Summarizing Qualitative Data

# grouping data by genre
by_genre <- group_by(clean_data, playlist_genre) 


# finding averages of a few measurable traits by genre
summarise(by_genre, average_danceability = mean(danceability), average_energy = mean(energy), average_loudness = mean(loudness))
## # A tibble: 6 x 4
##   playlist_genre average_danceability average_energy average_loudness
##   <chr>                         <dbl>          <dbl>            <dbl>
## 1 edm                           0.664          0.809            -5.61
## 2 latin                         0.708          0.706            -6.61
## 3 pop                           0.634          0.697            -6.48
## 4 r&b                           0.664          0.587            -8.04
## 5 rap                           0.717          0.647            -7.17
## 6 rock                          0.519          0.729            -7.61

Proposed Exploratory Data Analysis

I could break up the data based on popularity. For example, I could filter the data and make 2 data frames that contain the top 25% of music by ratings and the bottom 25% of ratings. I could then compare the qualitative and quantitative metrics associated with these songs and try and see if there is a discrepancy among the 2 groups. I also plan on dissecting the data based on genre and see which ones are the most popular, and also measure their qualitative/quantitative metrics and compare to the least popular genres. I could also do the same for artists and isolate the most popular (by taking the mean of all their songs popularity) and the least popular artists and compare the song metrics to each other.
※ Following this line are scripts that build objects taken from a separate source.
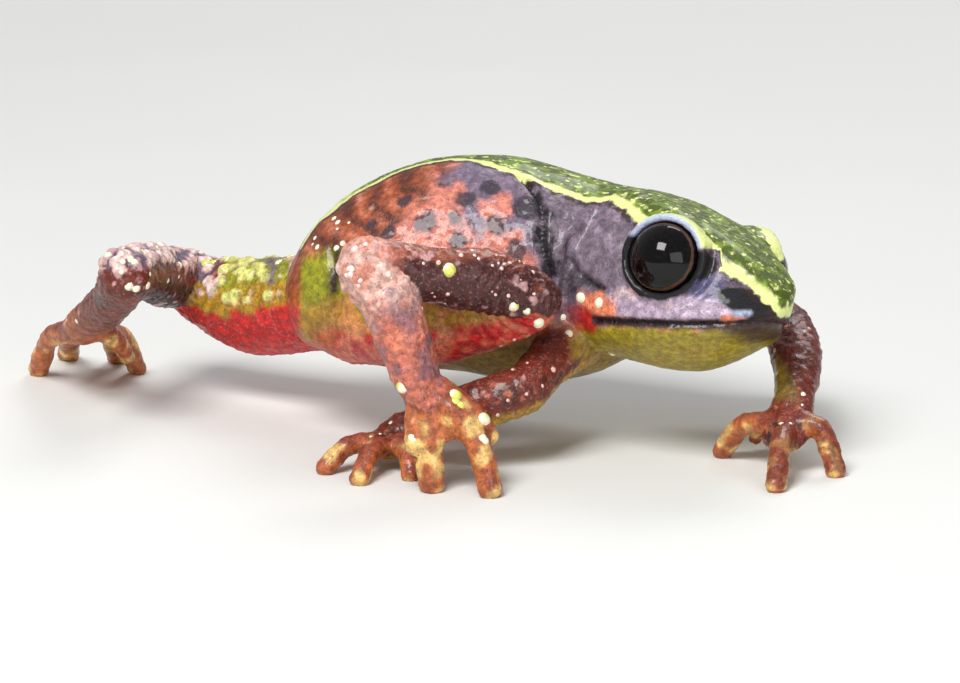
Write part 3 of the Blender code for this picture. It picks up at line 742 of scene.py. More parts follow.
class Survey:
    """Where each point of the skin lies on the animal: frames, nearest limb and shares of each region."""

    def __init__(self, places: np.ndarray, head: Head, trunk: Trunk) -> None:
        """Work out every coordinate and share once.

        Args:
            places: Points of the skin in the design frame.
            head: The head.
            trunk: The trunk.
        """
        self.places = places
        self.head = head.folded(places)
        self.trunk = trunk.folded(places)
        eye = self.head - np.array(head.eye_place)
        axis = np.array(Vector(head.eye_axis).normalized())
        self.eye_away = np.linalg.norm(eye, axis=1)
        self.eye_ahead = eye @ axis
        self.eye_rim = np.sqrt(np.maximum(self.eye_away**2 - self.eye_ahead**2, 0.0))
        self.mouth_away = -Stroke(head.mouth_line).depth(self.head)
        line = np.array(smooth_points(head.mouth_line, 8))
        self.mouth_above = self.head[:, 2] - np.interp(self.head[:, 0], line[:, 0], line[:, 2])
        limbs = {name: limb.nearest(places) for name, limb in LIMBS.items()}
        names = list(LIMBS)
        out = np.stack([limbs[name]["out"] for name in names])
        pick = out.argmin(axis=0)
        rows = np.arange(len(places))
        self.limb_out = out[pick, rows]
        self.line, self.along, self.height = [
            np.stack([limbs[name][key] for name in names])[pick, rows] for key in ("line", "along", "height")
        ]
        self.on_name = {name: pick == k for k, name in enumerate(names)}
        in_head = soft_step(self.head[:, 0], head.neck_x - 1.5, head.neck_x + 1.5)
        in_head *= soft_step(places[:, 0], 5.0, 8.0)
        cheek = 4.9 - 0.35 * np.maximum(self.head[:, 0], 0.0)
        head_out = np.maximum(self.head[:, 1] - cheek, -6.9 - self.head[:, 2])
        body_out = np.maximum(np.where(in_head > 0.5, head_out, trunk.outside(self.trunk)), 0.0)
        self.limb_share = soft_step(body_out - self.limb_out, -0.35, 0.55)
        self.head_share = in_head * (1.0 - self.limb_share)
        heel = self.limb("hind_left") * np.where(self.line == 0, soft_step(places[:, 0], -9.4, -10.6), 1.0)
        heel = heel * np.where(self.line == 2, soft_step(self.along, 0.3, 0.1), self.line < 3)
        hock = self.limb("hind_right") * (self.line == 2) * soft_step(self.along, 0.42, 0.16)
        warty = np.maximum(heel * soft_step(self.height, 0.1, 0.5), 0.8 * hock)
        self.warts = granules(places, 1.15, 5.0) * warty
        self.coarse = granules(places, 1.45, 3.0) * self.limb_share * (self.line < 3)

    def limb(self, name: str) -> np.ndarray:
        """Share of each point that belongs to the named limb."""
        return self.limb_share * self.on_name[name]


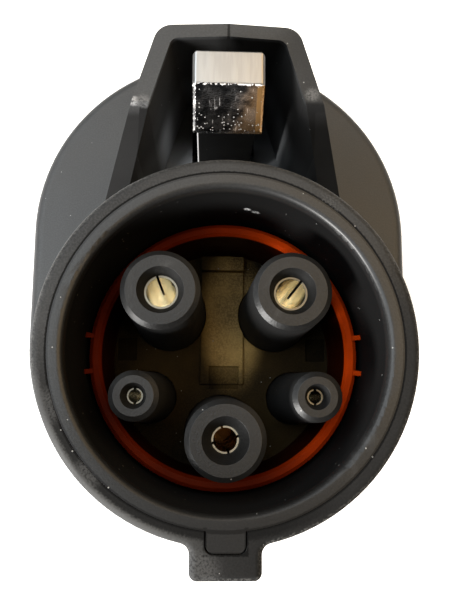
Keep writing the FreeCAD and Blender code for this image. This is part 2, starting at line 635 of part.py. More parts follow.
def make_release_button():
    """Thumb button: crowned pad with cross ribs, inner flange and a stem down to the lever's tail."""
    top_y = top_skin_y + button_proud
    flange_y = body_top_y + math.sqrt((body_r - wall) ** 2 - (button_half_x + button_flange) ** 2) - loose_gap
    pad = button_place(0.0, flange_y - root_overlap, top_y)
    crown_r = (button_half_z ** 2 + button_crown ** 2) / (2 * button_crown)
    crown = cyl_x(crown_r, -beyond, beyond, top_y - crown_r, tail_z)
    pad = pad.common(crown)
    flange = rounded_plate(button_half_x + button_flange, button_half_z + button_flange, button_corner_r,
                           flange_y - button_flange_thick, flange_y, tail_z)
    stem_y = tail_high_y + button_stem_gap
    dome = Part.makeSphere(button_dome_r, V(0, stem_y + button_dome_r, tail_z))
    stem = cyl_y(button_stem_r, stem_y, stem_y + button_dome_r / 2, 0, tail_z).common(dome)
    stem = stem.fuse(cyl_y(button_stem_r, stem_y + button_dome_r / 2, flange_y - root_overlap, 0, tail_z))
    first = tail_z - grip_pitch * (grip_count - 1) / 2
    ribs = []
    for number in range(grip_count):
        z = first + number * grip_pitch
        surface = top_y - crown_r + math.sqrt(crown_r ** 2 - (z - tail_z) ** 2)
        ribs.append(block(grip_inset - button_half_x, button_half_x - grip_inset, surface - grip_height,
                          surface + grip_height, z - grip_width / 2, z + grip_width / 2))
    return joined([pad, flange, stem] + ribs)


def make_circuit_board():
    """Board on the shelf, with a round hole that lets the latch's spring through."""
    board = block(-board_half_x, board_half_x, shelf_y, shelf_y + board_thick,
                  tail_z - board_rear_setback, barrel_rear_z - board_front_setback)
    return board.cut(cyl_y(spring_r + spring_wire_r + loose_gap, 0, beyond, 0, tail_z))


def make_micro_switch():
    low, front_z = shelf_y + board_thick, barrel_rear_z - switch_front_setback
    body = block(-switch_half_x, switch_half_x, low, low + switch_height, front_z - switch_length, front_z)
    well_y = low + switch_height - plunger_sunk - plunger_travel
    return body.cut(cyl_y(plunger_r + fit_gap, well_y, beyond, 0, plunger_z))


def make_switch_plunger():
    share = (pivot_z - plunger_z) / (pivot_z - tail_z - tail_length / 2)
    under = arm_low_y + (tail_low_y - arm_low_y) * share
    low = shelf_y + board_thick + switch_height - plunger_sunk
    body = cyl_y(plunger_r, low, under - plunger_r - loose_gap, 0, plunger_z)
    tip = Part.makeSphere(plunger_r, V(0, under - plunger_r - loose_gap, plunger_z))
    return joined([body, tip])


def inlet_places():
    """The five pins of the inlet: places about the plug's axis, radii, and setbacks from the rim."""
    power = (inlet_power_hole_r, power_pin_r, power_lead_r, power_pin_setback)
    signal = (inlet_signal_hole_r, signal_pin_r, signal_lead_r, signal_pin_setback)
    signal_y = inlet_y + inlet_signal_y
    return [InletPlace("line", -inlet_power_pitch, inlet_y, *power),
            InletPlace("neutral", inlet_power_pitch, inlet_y, *power),
            InletPlace("earth", 0.0, inlet_y, *power),
            InletPlace("proximity", -inlet_signal_x, signal_y, *signal),
            InletPlace("pilot", inlet_signal_x, signal_y, *signal)]


def make_rear_collar():
    """Round collar of the inlet with a flat inside its top, a lock groove and a seat for the core."""
    ring = cyl(inlet_collar_r, 0.0, inlet_base_end_z, 0, inlet_y)
    ring = ring.makeFillet(inlet_rim_round, edges_at_height(ring, 0.0))
    bore = cyl(inlet_bore_r, -overrun, inlet_base_z, 0, inlet_y)
    flat = block(-beyond, beyond, inlet_y + inlet_flat_y, beyond, -beyond, inlet_base_z)
    seat = cyl(inlet_base_r, inlet_base_z, inlet_base_end_z + overrun, 0, inlet_y)
    groove_r = inlet_collar_r - inlet_lock_depth
    groove = rib_ring(inlet_lock_z, inlet_lock_z + inlet_lock_width, groove_r, inlet_y)
    return ring.cut(bore.cut(flat)).cut(seat).cut(groove)


def make_inlet_core():
    """Insulator of the inlet: flat topped plug with seven wells, on a round base."""
    base = cyl(inlet_base_r - fit_gap, inlet_base_z + fit_gap, inlet_base_end_z, 0, inlet_y)
    core = cyl(inlet_core_r, inlet_core_setback, inlet_base_z + overrun, 0, inlet_y)
    flat_y = inlet_y + inlet_core_flat
    core = core.cut(block(-beyond, beyond, flat_y, beyond, -beyond, inlet_base_z + fit_gap))
    body = joined([base, core])
    wells = [(p.x, p.y, p.hole_r) for p in inlet_places()]
    wells += [(side * inlet_low_x, inlet_y + inlet_low_y, inlet_power_hole_r) for side in (-1, 1)]
    for x, y, hole_r in wells:
        body = body.cut(cyl(hole_r, inlet_core_setback - overrun, inlet_base_z, x, y))
    flange_z, end_z = inlet_base_end_z - pin_flange_thick, inlet_base_end_z + overrun
    for p in inlet_places():
        body = body.cut(cyl(p.pin_r + pin_seat_over + fit_gap, inlet_base_z - overrun, end_z, p.x, p.y))
        body = body.cut(cyl(p.pin_r + pin_flange_over + fit_gap, flange_z, end_z, p.x, p.y))
    for x, y in inlet_screw_places:
        body = body.cut(cyl(small_screw_r, inlet_base_end_z - small_screw_length, end_z, x, inlet_y + y))
    return body


def make_pin(p):
    """Turned pin: rounded tip, thicker root and flange seated in the core, and a crimp barrel."""
    crimp_end_z = inlet_base_end_z + retainer_thick + pin_crimp_length
    body = cyl(p.pin_r, p.setback, inlet_base_end_z, p.x, p.y)
    body = body.makeFillet(p.pin_r * pin_tip_share, edges_at_height(body, p.setback))
    root = cyl(p.pin_r + pin_seat_over, inlet_base_z, inlet_base_end_z, p.x, p.y)
    flange_z = inlet_base_end_z - pin_flange_thick + fit_gap
    flange = cyl(p.pin_r + pin_flange_over, flange_z, inlet_base_end_z, p.x, p.y)
    crimp = cyl(crimp_r(p.lead_r), inlet_base_end_z, crimp_end_z, p.x, p.y)
    hole = cyl(p.lead_r + fit_gap, crimp_end_z - crimp_hole_depth, crimp_end_z + overrun, p.x, p.y)
    return joined([body, root, flange, crimp]).cut(hole)


def make_lead(start, end, lead_r, straight):
    """Insulated lead from a crimp of the plug down to a crimp of the inlet, two bends in one plane."""
    top, low = V(*start), V(*end)
    bend_top = V(top.x, top.y, top.z - straight)
    bend_low = V(low.x, low.y, low.z + straight)
    points = [top, bend_top, bend_low, low]
    edges, at = [], top
    for i in (1, 2):
        before, here, after = points[i - 1], points[i], points[i + 1]
        to_before, to_after = (before - here).normalize(), (after - here).normalize()
        turn = math.pi - to_before.getAngle(to_after)
        trim = lead_bend_share * min((before - here).Length, (after - here).Length)
        radius = trim / math.tan(turn / 2)
        a, b = here + to_before * trim, here + to_after * trim
        middle_way = (to_before + to_after).normalize()
        middle = here + middle_way * (radius / math.cos(turn / 2) - radius)
        edges += [Part.makeLine(at, a), Part.Arc(a, middle, b).toShape()]
        at = b
    edges.append(Part.makeLine(at, low))
    path = Part.Wire(edges)
    ring = Part.Wire(Part.makeCircle(lead_r, top, AXIS_Z))
    lead = path.makePipeShell([ring], True, False)
    expected = math.pi * lead_r ** 2 * path.Length
    print("lead length %.1f mm, volume %.1f of %.1f mm3" % (path.Length, lead.Volume, expected))
    return lead


def build_parts():
    parts = {}
    parts["housing_left"], parts["housing_right"] = make_halves()
    parts["housing_screws"] = Part.makeCompound([case_screw(y, z) for y, z in case_screw_places])
    parts["front_collar"] = make_front_collar()
    parts["nose_barrel"] = make_nose_barrel()
    parts["contact_carrier"] = make_contact_carrier()
    parts["floor_plate"] = make_floor_plate()
    parts["face_seal"] = make_face_seal()
    seat_z = boss_end_z - retainer_thick
    holes = [(p.x, p.y, crimp_r(p.lead_r) + fit_gap) for p in plug_places()]
    parts["contact_retainer"] = retainer(plug_retainer_r, seat_z, 0.0, holes, plug_screw_places)
    parts["contact_screws"] = Part.makeCompound([small_screw(x, y, seat_z, 1) for x, y in plug_screw_places])
    parts["rear_collar"] = make_rear_collar()
    parts["inlet_core"] = make_inlet_core()
    holes = [(p.x, p.y - inlet_y, crimp_r(p.lead_r) + fit_gap) for p in inlet_places()]
    parts["pin_retainer"] = retainer(inlet_retainer_r, inlet_base_end_z, inlet_y, holes, inlet_screw_places)
    top_z = inlet_base_end_z + retainer_thick
    pin_screws = [small_screw(x, inlet_y + y, top_z, -1) for x, y in inlet_screw_places]
    parts["pin_screws"] = Part.makeCompound(pin_screws)
    lead_top_z = boss_end_z - retainer_thick - crimp_length + crimp_hole_depth
    lead_low_z = inlet_base_end_z + retainer_thick + pin_crimp_length - crimp_hole_depth
    pins = {q.name: q for q in inlet_places()}
    for p in plug_places():
        q = pins[p.name]
        parts["contact_" + p.name] = make_contact(p)
        parts["pin_" + p.name] = make_pin(q)
        parts["lead_" + p.name] = make_lead((p.x, p.y, lead_top_z), (q.x, q.y, lead_low_z), p.lead_r,
                                            crimp_hole_depth + lead_straight)
    parts["latch_lever"] = make_latch_lever()
    parts["latch_hook"] = make_latch_hook()
    parts["latch_pin"] = make_latch_pin()
    parts["latch_spring"] = make_latch_spring()
    parts["release_button"] = make_release_button()
    parts["circuit_board"] = make_circuit_board()
    parts["micro_switch"] = make_micro_switch()
    parts["switch_plunger"] = make_switch_plunger()
    return parts


def main():
    os.makedirs("parts", exist_ok=True)
    for name, shape in build_parts().items():
        shape = solids_only(shape)
        shape.translate(V(0, -inlet_y, 0))
        print(name, "solids", len(shape.Solids), "valid", shape.isValid(), "volume %.1f" % shape.Volume)
        shape.exportStep(os.path.join("parts", name + ".step"))


main()
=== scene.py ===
"""Charging adapter: finishes, fine pieces and studio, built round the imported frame."""

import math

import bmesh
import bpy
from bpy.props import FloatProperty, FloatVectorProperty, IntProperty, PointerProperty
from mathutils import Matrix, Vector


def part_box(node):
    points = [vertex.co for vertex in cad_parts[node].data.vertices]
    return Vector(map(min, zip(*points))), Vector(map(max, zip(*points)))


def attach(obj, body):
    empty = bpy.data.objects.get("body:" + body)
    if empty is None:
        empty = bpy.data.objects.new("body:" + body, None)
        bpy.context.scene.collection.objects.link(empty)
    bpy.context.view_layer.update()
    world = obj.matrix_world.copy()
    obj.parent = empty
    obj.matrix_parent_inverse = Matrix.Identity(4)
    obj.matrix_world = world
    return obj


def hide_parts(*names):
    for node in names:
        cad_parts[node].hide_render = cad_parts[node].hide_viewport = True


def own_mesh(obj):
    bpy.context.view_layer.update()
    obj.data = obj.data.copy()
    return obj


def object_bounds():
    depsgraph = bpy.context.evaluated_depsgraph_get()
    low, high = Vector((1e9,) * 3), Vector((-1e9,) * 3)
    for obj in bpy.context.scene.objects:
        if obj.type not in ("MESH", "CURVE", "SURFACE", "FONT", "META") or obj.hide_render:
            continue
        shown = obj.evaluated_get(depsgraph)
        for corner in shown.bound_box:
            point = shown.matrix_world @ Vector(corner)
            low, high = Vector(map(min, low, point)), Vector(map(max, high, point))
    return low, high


bl_info = {
    "name": "Charging adapter",
    "version": (1, 0, 0),
    "blender": (4, 5, 0),
    "location": "View3D > Sidebar > Adapter",
    "description": "Dresses the charging adapter's frame with its moulded, rubber and metal finishes",
    "category": "Object",
}

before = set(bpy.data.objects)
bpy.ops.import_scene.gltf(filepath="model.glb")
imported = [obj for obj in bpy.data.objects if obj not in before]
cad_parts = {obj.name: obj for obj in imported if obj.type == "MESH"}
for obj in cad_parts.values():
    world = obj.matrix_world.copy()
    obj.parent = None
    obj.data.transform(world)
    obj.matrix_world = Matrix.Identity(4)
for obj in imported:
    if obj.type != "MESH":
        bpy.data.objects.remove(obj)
cad_low, cad_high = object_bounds()

MM = 0.001


def middle(node):
    """Centre of a node's box at rest."""
    low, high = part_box(node)
    return (low + high) / 2


# Places taken from the frame
RIM_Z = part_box("front_collar")[1].z
SEAL_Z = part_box("face_seal")[1].z
FLOOR_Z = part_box("face_seal")[0].z
CONTACT_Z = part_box("contact_earth")[1].z
PLUG_X = 0.0
PLUG_Y = middle("face_seal").y
KEY_EDGE_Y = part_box("front_collar")[0].y
HOOK_TIP_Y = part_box("latch_hook")[0].y
LEVER_LEFT_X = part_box("latch_lever")[0].x

# Places measured from those
SHOULDER_Z = RIM_Z - 45 * MM
HOOK_EDGE_Y = HOOK_TIP_Y + 3.9 * MM
KINK_Y = PLUG_Y + 30 * MM

# Radii about the plug's axis, and the gap round the narrow key
SEAM_R = 20.05 * MM
COLLAR_R = 21.9 * MM
ROUNDING_R = COLLAR_R - 0.9 * MM
ENDLESS = 1000 * MM
KEY_GAP_HALF = 2.23 * MM
KEY_GAP_REACH = 22.33 * MM
KEY_GAP_START = SEAM_R - 0.5 * MM

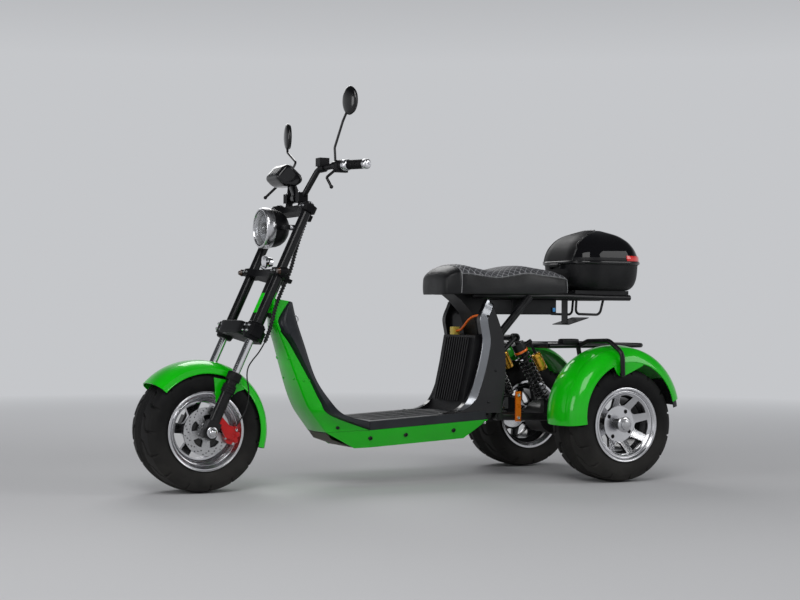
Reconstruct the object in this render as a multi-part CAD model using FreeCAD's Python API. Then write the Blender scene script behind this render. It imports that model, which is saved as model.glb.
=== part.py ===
import FreeCAD, Part
import math
import os

# Electric tricycle. Millimetres, X forward, Y to the rider's left, Z up, standing on Z = 0.
# The origin is on the ground under the middle of the vehicle's length.

# Driving dimensions
front_axle_x = 832.0
wheelbase = 1560.0
rear_track = 680.0
tyre_radius = 220.0
tyre_width = 204.0
fit_gap = 0.3
run_gap = 5.0

# Wheels
flange_radius = 141.0
bead_radius = 127.0
rim_half_width = 98.0
well_radius = 112.0
hub_radius = 34.0
axle_radius = 8.0
spoke_count = 8
disc_radius = 86.0
disc_thickness = 4.0
disc_offset = 100.0
front_spokes = 6
carrier_windows = 5
lug_circle = 55.0
lug_count = 4

# Steering head and fork, measured along the legs from the front axle
rake = 25.0
leg_offset_y = 130.0
stem_setback = 45.0
slider_radius = 20.0
slider_top = 227.0
stanchion_radius = 15.0
crown_bottom = 370.0
crown_height = 42.0
fork_tube_radius = 18.0
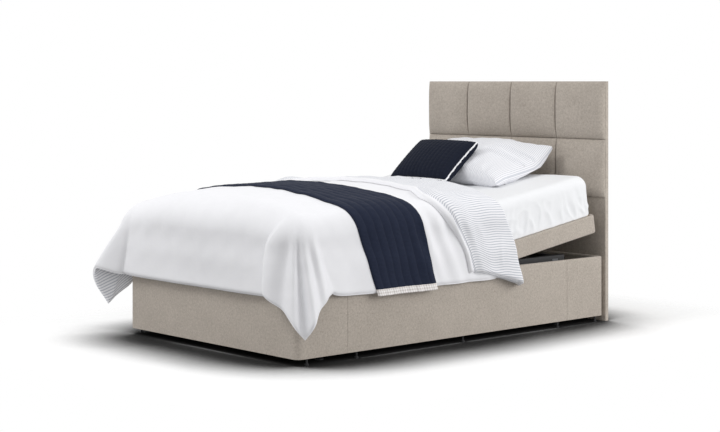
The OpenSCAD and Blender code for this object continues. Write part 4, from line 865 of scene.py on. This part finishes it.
def makePiping():
    # Round cord carried once along the cushion's edge, just in front of its seam.
    t = np.linspace(0, 4, 321)[:-1]
    leg = np.floor(t)
    w = (t - leg) * 2 - 1
    legs = [leg == k for k in range(4)]
    u = np.select(legs, [w, 1 + 0 * w, -w, -1 + 0 * w])
    v = np.select(legs, [-1 + 0 * w, w, 1 + 0 * w, -w])
    x, y, _ = padShape(u, v, cushionForm, cushionForm["crownPower"])
    for size, turnsX, turnsY in cushionForm["wobble"]:
        x = x + size * np.sin(t * turnsX)
        y = y + size * np.sin(t * turnsY)
    line = inFrame(cushionForm, x, y, cushionForm["pipeAhead"] + 0 * x)
    upward = localFrame(cushionForm)[3]
    ahead = np.roll(line, -1, 0) - np.roll(line, 1, 0)
    ahead = ahead / np.linalg.norm(ahead, axis=1, keepdims=True)
    sideways = np.cross(ahead, upward)
    sides = 10
    angle = np.linspace(0, 2 * math.pi, sides + 1)[:-1]
    ring = np.cos(angle)[None, :, None] * sideways[:, None] + np.sin(angle)[None, :, None] * upward
    ring = line[:, None] + cushionForm["pipe"] * ring
    first = np.arange(sides)
    last = (len(line) - 1) * sides + first
    closing = np.stack([last, np.roll(last, -1), np.roll(first, -1), first], -1)
    quads = np.concatenate([gridQuads(len(line), sides, closeColumns=True), closing])
    return meshFrom("cushionPiping", ring, quads[:, ::-1])


pillowCase = makePillow()
settle(pillowCase)
cushionCase = makeCushion()
cushionPiping = makePiping()
print("pillow and cushion made")

# Headboard pads: one crowned, tightly covered pad for each field.
padForm = {
    "columns": 4, "gap": 0.0026, "seam": 0.003, "crownMore": 0.012, "drawIn": 0.011,
    "seamShare": 0.60,       # height of the seam between two pads, as a share of the crown
    "edgePower": 2.8, "sidePower": 6,
    "ripple": 0.0006, "ripplePitch": 0.11, "seed": 70,
}


def makePads(name, node):
    # Crowns that fall as powers towards their edges; between neighbours the seam itself stands forward.
    form, (low, high) = padForm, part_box(node)
    width = (high.x - low.x + form["gap"]) / form["columns"]
    half, tall = (width - form["gap"]) / 2, (high.z - low.z) / 2
    crown = high.y - low.y - form["seam"] + form["crownMore"]
    n = 65
    u, v = np.meshgrid(sineLine(n), sineLine(n))
    upright = np.clip(1 - np.abs(v) ** form["edgePower"], 0, 1) ** 0.5
    level = np.clip(1 - np.abs(u) ** form["sidePower"], 0, 1) ** 0.6
    points, quads, uvs = [], [], []
    for k in range(form["columns"]):
        middle = low.x + width * (k + 0.5) - form["gap"] / 2
        outer = (u < 0) if k == 0 else (u > 0) if k == form["columns"] - 1 else np.zeros_like(u, bool)
        kept = np.where(outer, 0.0, form["seamShare"])
        rise = upright * (kept + (1 - kept) * level)
        ripple = bumps(u * half, v * tall, form["ripple"], form["ripplePitch"], form["seed"] + k) * rise
        x = middle + u * half * (1 - form["drawIn"] * (1 - v ** 2))
        z = (low.z + high.z) / 2 + v * tall
        y = high.y - form["seam"] - crown * rise - ripple
        points += [np.stack([x, y, z], -1), np.stack([x, np.full_like(y, high.y), z], -1)]
        uvs += [np.stack([x, z], -1)] * 2
        quads += sheetQuads(n, n, 2 * n * n * k)
    return meshFrom(name, np.concatenate(points), np.concatenate(quads), np.concatenate(uvs))


padsUpper = makePads("padsUpper", "headboard_pads_upper")
padsLower = makePads("padsLower", "headboard_pads_lower")
print("headboard pads made")


# Materials.
class Wire:
    # A shader socket on which plain arithmetic adds Math nodes.
    def __init__(self, tree, socket):
        self.tree, self.socket = tree, socket

    def math(self, kind, *others):
        return self.tree.node("ShaderNodeMath", {"operation": kind}, [self, *others])

    def held(self):
        # Held between 0 and 1.
        return self.math("MINIMUM", 1.0).math("MAXIMUM", 0.0)

    def __add__(self, other):
        return self.math("ADD", other)

    def __sub__(self, other):
        return self.math("SUBTRACT", other)

    def __mul__(self, other):
        return self.math("MULTIPLY", other)

    def __truediv__(self, other):
        return self.math("DIVIDE", other)

    def __pow__(self, other):
        return self.math("POWER", other)

    def __rsub__(self, other):
        return self.tree.node("ShaderNodeMath", {"operation": "SUBTRACT"}, [other, self])

    __radd__ = __add__
    __rmul__ = __mul__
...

I could use boxplots to visualize the statistical comparisons, as well as histograms to measure the count of songs with regards to popularity. I could also use a scatter plot with a facet wrap to differentiate between the genres.

I do not know how to consolidate my code to make it more efficient because a lot of it is repeated, and I hope to find a way to create a function or learn new rules that could make it more streamlined. I also do not know how to work with advanced visuals, and I hope to learn the more detailed aspects of this process to create better looking graphs.